By industry standards, Harrah’s restaurants were turning tables at better-than-average rates. But by customers standards, Harrah’s was only earning “excellent” or “A” scores for “wait time” on customer surveys 35-45 percent of the time. That meant that 55-65 percent of the Harrah’s restaurant customers, in very tough markets, were vulnerable to competitors.
Commenting on this, Miles states emphatically, “We believe that anything short of an “A” rating is not good enough. For us an “A” means a customer who will stay in our restaurants, one who has brand loyalty. That’s the kind we want.”

Armed with this research, Harrah’s number crunchers determined that for each minute its collective customer base had to wait, not only did it result in less-satisfied customers, that minute cost the company $1.3 million in gross gaming revenue.

At the same time, customers who aren’t satisfied don’t tip as well as those who are. It wasn’t hard to convince F&B employees that reducing wait times was also in their financial interest.

Shaving Time Off The Sequence of Service

To pinpoint the areas in its restaurants where it could be more efficient and reduce customer cycle time, Harrah’s analyzed the Sequence of Service (SOS) to identify individual actions within each cycle, clarify responsibility for each action and establish timing standards for each task and cycle.

In Harrah’s busiest buffets for instance: it reduced the average cashier transaction time from 60 seconds toward a targeted 35 seconds. Using radio headsets, it switched to a “send/catch” system that allows greeters at the host stand to direct customers to a host on the floor, as opposed to the hosts taking time to continually walk back and forth.

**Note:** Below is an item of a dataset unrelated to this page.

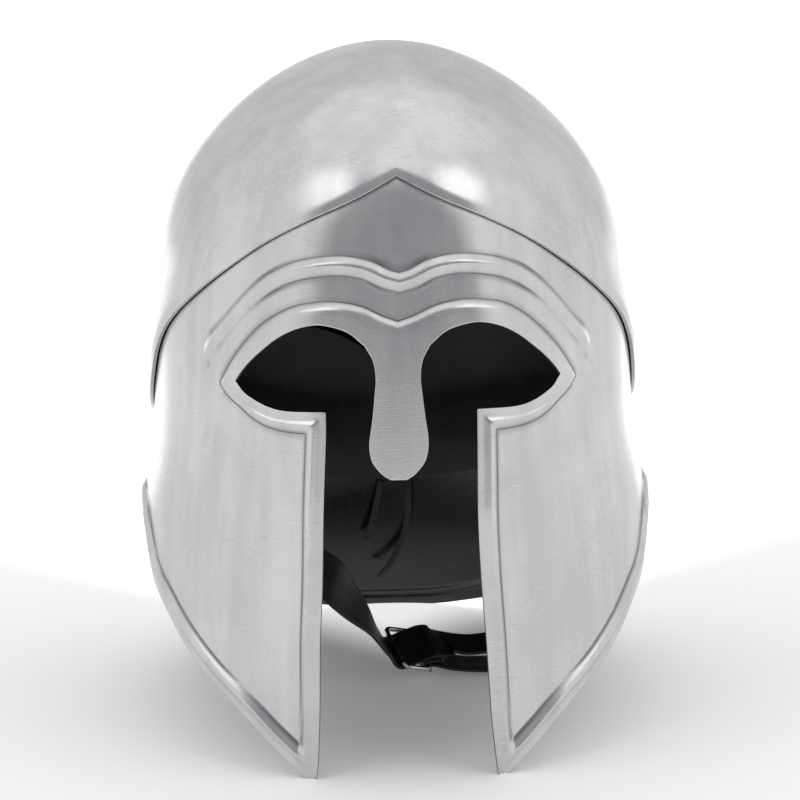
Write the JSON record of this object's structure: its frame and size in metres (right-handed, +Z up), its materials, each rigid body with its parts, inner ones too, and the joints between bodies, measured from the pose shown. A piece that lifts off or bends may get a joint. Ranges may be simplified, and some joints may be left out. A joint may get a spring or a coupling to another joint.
{
  "type": "corinthian helmet",
  "caption": "Closed steel helmet with a raised skull, brow ridges, nasal, long cheeks and a flared neck guard, with a leather liner and a buckled chin strap.",
  "frame": {"origin": "middle of the floor area that the helmet covers as it rests on its cheek tips and neck guard", "axes": "+Z up from the surface it rests on, -Y the way the face looks, +X the viewer's right"},
  "size_m": [0.2174, 0.2537, 0.2819],
  "materials": {
    "steel": "satin polished, black paint inside",
    "black_leather": "smooth black, slight gloss",
    "plated_wire": "nickel plated wire"
  },
  "bodies": {
    "root": {"skull": "steel", "mask": "steel", "liner": "black_leather", "lace_left": "black_leather", "lace_right": "black_leather", "strap_long": "black_leather", "strap_short": "black_leather", "buckle_frame": "plated_wire", "stud_left": "plated_wire", "stud_right": "plated_wire"}
  },
  "joints": []
}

Harrah’s determined that lines forming at carving and omelet stations caused significant waits, so they added more stations. They added more POS stations so servers could input orders faster. They instituted a pre-clearing system of bussing tables that keeps tables free of dishes used throughout the dining experience, so that when a customer leaves, only a few items remain to be cleared.

Harrah’s measures “vacant time” at tables to ensure that tables are reset and seated in less than two minutes during peak hours.

Seating Configuration

Harrah’s determined that the majority of its customers came in pairs. That meant, in restaurants comprised mostly of four-top tables, more than half its seating capacity was going unused during peak hours, resulting in long waits.

Harrah’s developed a predictive model that, using various data, determines the ideal seating configuration for a restaurant. On average, Harrah’s now designs new restaurants with 70 percent deuces and is retro-fitting key existing outlets with deuces as four-tops need replacement. After configuration, some restaurants have been left with fewer seats but more tables, yet have seen volume jump, table occupancy soar from 50 percent to 80 percent, and customer wait-time scores jump 50 points.

Impact

The ongoing Harrah’s CSA surveys result in weekly CSA scores for F&B outlets at every property. For F&B operations, the vital survey measurements are “friendly/helpful” and “wait time” as perceived by its customers. All combined, these refinements have boosted overall survey “wait time” scores in its buffets by 9.1 percent and “friendly/helpful” scores by 8.7 percent.

When overall property customer satisfaction goals are reached, all employees, hourly and salary, benefit through quarterly cash bonuses ranging from $50 to $200. During 2001 and 2002, Harrah’s paid more than $27 million directly to employees for improving customer satisfaction as measure by “friendly/helpful” and “wait time”.

At the same time, employee gratuities have increased due to the combined jump in volume and customer satisfaction. Some employees have reported their tips increasing as much as 50 percent.

Retention

By giving employees goals, the capabilities to achieve these goals, and rewards for achieving them Harrah’s saw overall staff turnover decrease by 21 percent to 24.5 percent. In addition, Harrah’s has implemented a “realistic job preview,” a five-minute step in the interview process that shows applicants precisely what their job will be. This small step has reduced turnover in the 30-90 day window by 25 percent. Harrah’s service standards are demanding and applicants, who don’t like what they see, don’t take the job.

In promotional materials, Harrah’s makes the promise that it is “focused on building loyalty and value with its targeted customers through a unique combination of great service, excellent products, unsurpassed distribution, operational excellence and technology leadership.” There is no doubt that it is serious about these goals, and the way it attacked its “time is money” challenge to turn restaurant tables faster, resulting in increased revenues at gaming tables, proves it in spades.